Tuesday, September 19, 2023

IT'S NEW TO YOU!!!!!!!!

 During my years at NBC we had something called "The 2:30 Meeting". Every day at 2:30 Don Ohlmeyer would assemble his senior staff in his office and we would all participate in what Jack Welch (head of GE) called QMI (Quick Market Intelligence). We would share information about what was going on in broadcasting, update everyone on our department and raise any issues that we felt the room should address.


The 2:30 Meeting was an instrumental part of our success. It is where the idea for branding our red hot Thursday night (Must See TV) started. Seamless nights emerged from that meeting and our strategy for airing Schindler's List (single sponsor....FORD....with one commercial break) was formed there. You had to have a really good excuse to miss the meeting and unbelievably it always started at 2:30!

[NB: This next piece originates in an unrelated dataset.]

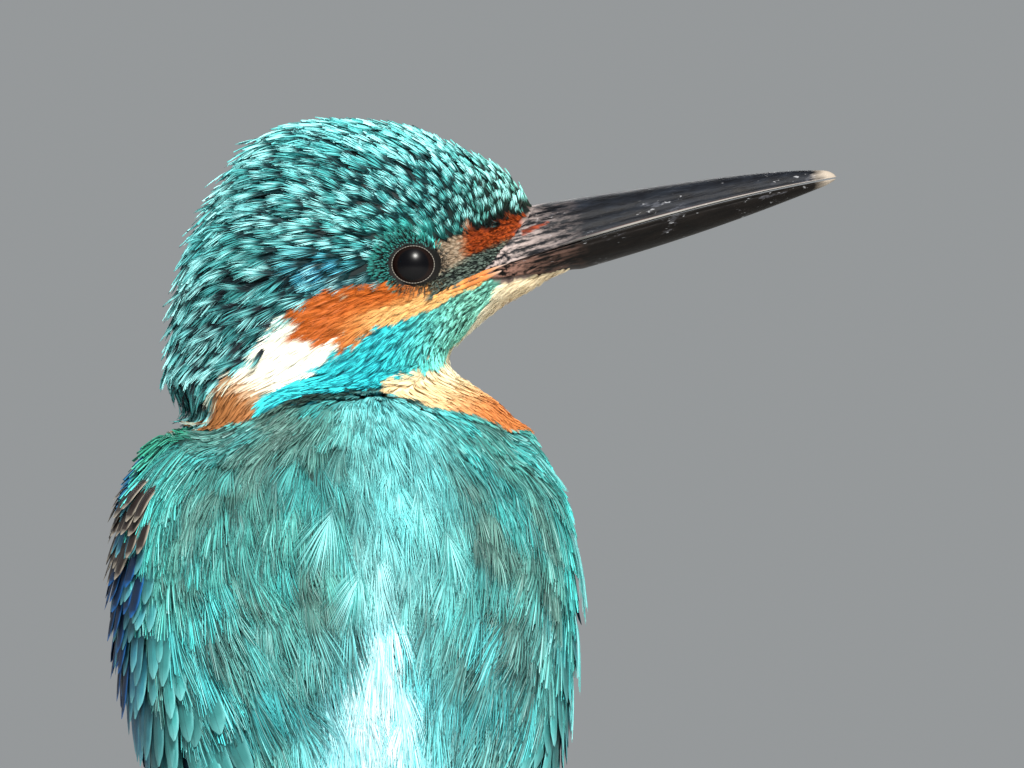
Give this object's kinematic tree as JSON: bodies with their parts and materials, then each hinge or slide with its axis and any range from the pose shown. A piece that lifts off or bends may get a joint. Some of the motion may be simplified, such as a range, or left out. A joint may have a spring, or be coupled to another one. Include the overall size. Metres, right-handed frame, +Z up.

At one meeting in the spring we were talking about how to promote our repeat heavy summer schedule. I'm sure I had some role in instigating all this but we landed on the idea that the vast majority of network viewers had never seen most of the shows repeated in the summer. Why were we calling shows repeats when they were NEW TO YOU!!!!!!! A show is only a repeat if you have seen it already but, in theory, it's an original if you've never seen it. In essence we were attempting to redefine the concept of repeats and originals and our crack marketing team was tasked with figuring out how to communicate that.


Here's what they came up with:

I guess you need to copy and paste the url on your browser


https://youtu.be/CqIxxFwVYTQ?si=_YnO9ksJ-FilhhMk


Needless to say we were ridiculed for this and, although it might not have resulted in an increase in summer viewing (I don't know maybe in did) we did introduce a new phrase to the TV lexicon which still pops up to this day.


"It's New To You" came to mind this morning when I read about the significant audience that "Yellowstone" attracted on CBS Sunday night. This follows the summer succes off Suits on NETFLIX.


I was talking with a group of NYU undergrads last night and I left them with this: Throughout the history of television there is one and only one constant.....there are 24 hours to a day. 


I remember when my pal Vince Manze and I were tasked by David Zaslav with helping launch Discovery+ and one of the selling points in the initial pass at the marketing was that there were 50,000 available episodes (I think) and I remember feeling that this wasn't a plus but rather an assault. There's just too much.


I think that some of the consequences of this sad moment in the business are the realizations that:

The industry is making way too much content

Broad is better than narrow

With proper planning and platform strategy (er scheduling) the tail for most programs can go out farther than ever


This moment is going to produce several creative ways of taking what already exists and either repackaging or expanding the platforms where it will be exhibited. Without breaking a sweat I have so many ideas on this. There is so much content that, if nothing new was made for quite a while, would the consumer even notice? I can't be the only one with a long list of relatively new shows waiting to be viewed and I've yet to see Tombstone or Veep.


This morning I fondly remembered the 2:30 Meetings and, in the case of IT'S NEW TO YOU, turns out we were right......just a quarter of a century ahead of our time.